Goal –
Everything from the first line to the line containing "TIPS_TONE = -0.24" is to be repeated exactly; nothing past it.
### Given material
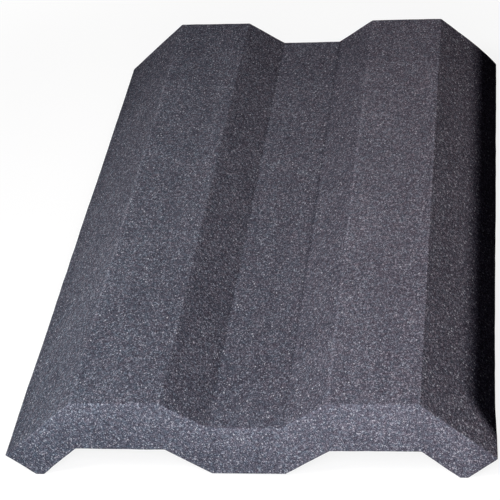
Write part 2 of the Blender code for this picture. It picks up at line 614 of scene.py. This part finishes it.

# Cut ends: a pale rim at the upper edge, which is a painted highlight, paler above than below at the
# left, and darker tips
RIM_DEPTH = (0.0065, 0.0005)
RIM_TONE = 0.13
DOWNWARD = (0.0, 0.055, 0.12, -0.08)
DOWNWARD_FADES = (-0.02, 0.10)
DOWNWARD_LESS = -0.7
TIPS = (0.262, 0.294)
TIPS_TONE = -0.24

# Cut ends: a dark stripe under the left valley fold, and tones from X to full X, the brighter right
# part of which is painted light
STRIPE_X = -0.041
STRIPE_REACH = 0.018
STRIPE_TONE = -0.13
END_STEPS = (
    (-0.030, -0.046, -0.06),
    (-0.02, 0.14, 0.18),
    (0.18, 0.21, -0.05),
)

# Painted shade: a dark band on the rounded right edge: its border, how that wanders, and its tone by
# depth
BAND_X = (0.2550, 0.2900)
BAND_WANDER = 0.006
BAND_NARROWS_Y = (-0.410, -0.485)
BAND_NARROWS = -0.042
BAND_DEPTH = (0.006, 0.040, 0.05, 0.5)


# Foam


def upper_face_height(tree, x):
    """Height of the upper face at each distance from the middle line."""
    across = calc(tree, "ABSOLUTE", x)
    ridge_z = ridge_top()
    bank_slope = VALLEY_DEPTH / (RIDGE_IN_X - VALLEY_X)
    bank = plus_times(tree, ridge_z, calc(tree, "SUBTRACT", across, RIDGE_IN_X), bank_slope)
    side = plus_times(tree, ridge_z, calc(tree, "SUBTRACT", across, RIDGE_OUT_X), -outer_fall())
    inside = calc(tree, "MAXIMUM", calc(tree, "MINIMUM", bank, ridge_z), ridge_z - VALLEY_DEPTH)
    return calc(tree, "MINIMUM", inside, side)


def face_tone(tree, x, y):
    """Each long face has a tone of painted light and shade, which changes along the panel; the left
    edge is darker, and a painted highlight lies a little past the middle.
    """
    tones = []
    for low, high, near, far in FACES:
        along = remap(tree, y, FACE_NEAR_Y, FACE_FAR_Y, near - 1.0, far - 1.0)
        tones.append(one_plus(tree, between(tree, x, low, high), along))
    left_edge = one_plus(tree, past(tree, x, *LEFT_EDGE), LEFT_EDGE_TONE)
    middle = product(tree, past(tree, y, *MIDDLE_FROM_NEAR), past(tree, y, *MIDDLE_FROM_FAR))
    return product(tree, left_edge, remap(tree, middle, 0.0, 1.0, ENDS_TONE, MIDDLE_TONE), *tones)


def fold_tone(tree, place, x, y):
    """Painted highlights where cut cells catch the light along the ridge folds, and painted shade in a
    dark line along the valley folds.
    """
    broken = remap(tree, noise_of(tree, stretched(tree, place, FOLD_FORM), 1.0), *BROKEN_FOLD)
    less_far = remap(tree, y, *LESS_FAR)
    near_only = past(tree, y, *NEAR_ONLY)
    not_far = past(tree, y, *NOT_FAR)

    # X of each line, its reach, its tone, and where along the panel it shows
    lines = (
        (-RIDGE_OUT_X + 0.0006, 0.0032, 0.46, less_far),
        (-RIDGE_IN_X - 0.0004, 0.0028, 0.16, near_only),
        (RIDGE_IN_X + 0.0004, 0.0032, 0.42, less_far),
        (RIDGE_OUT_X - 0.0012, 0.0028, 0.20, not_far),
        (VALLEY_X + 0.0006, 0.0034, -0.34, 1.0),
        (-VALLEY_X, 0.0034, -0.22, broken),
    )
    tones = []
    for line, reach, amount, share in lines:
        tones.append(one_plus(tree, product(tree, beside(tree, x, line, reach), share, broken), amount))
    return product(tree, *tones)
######
Task result –
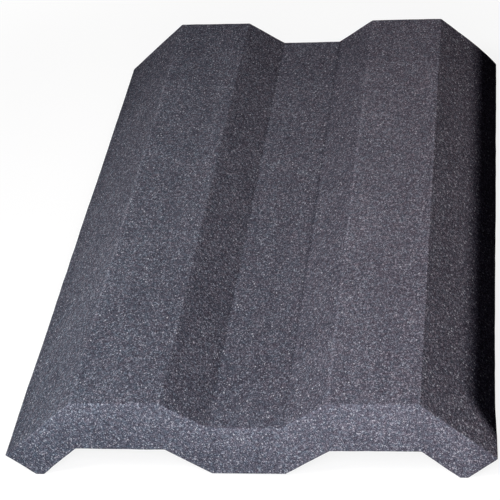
Write part 2 of the Blender code for this picture. It picks up at line 614 of scene.py. This part finishes it.

# Cut ends: a pale rim at the upper edge, which is a painted highlight, paler above than below at the
# left, and darker tips
RIM_DEPTH = (0.0065, 0.0005)
RIM_TONE = 0.13
DOWNWARD = (0.0, 0.055, 0.12, -0.08)
DOWNWARD_FADES = (-0.02, 0.10)
DOWNWARD_LESS = -0.7
TIPS = (0.262, 0.294)
TIPS_TONE = -0.24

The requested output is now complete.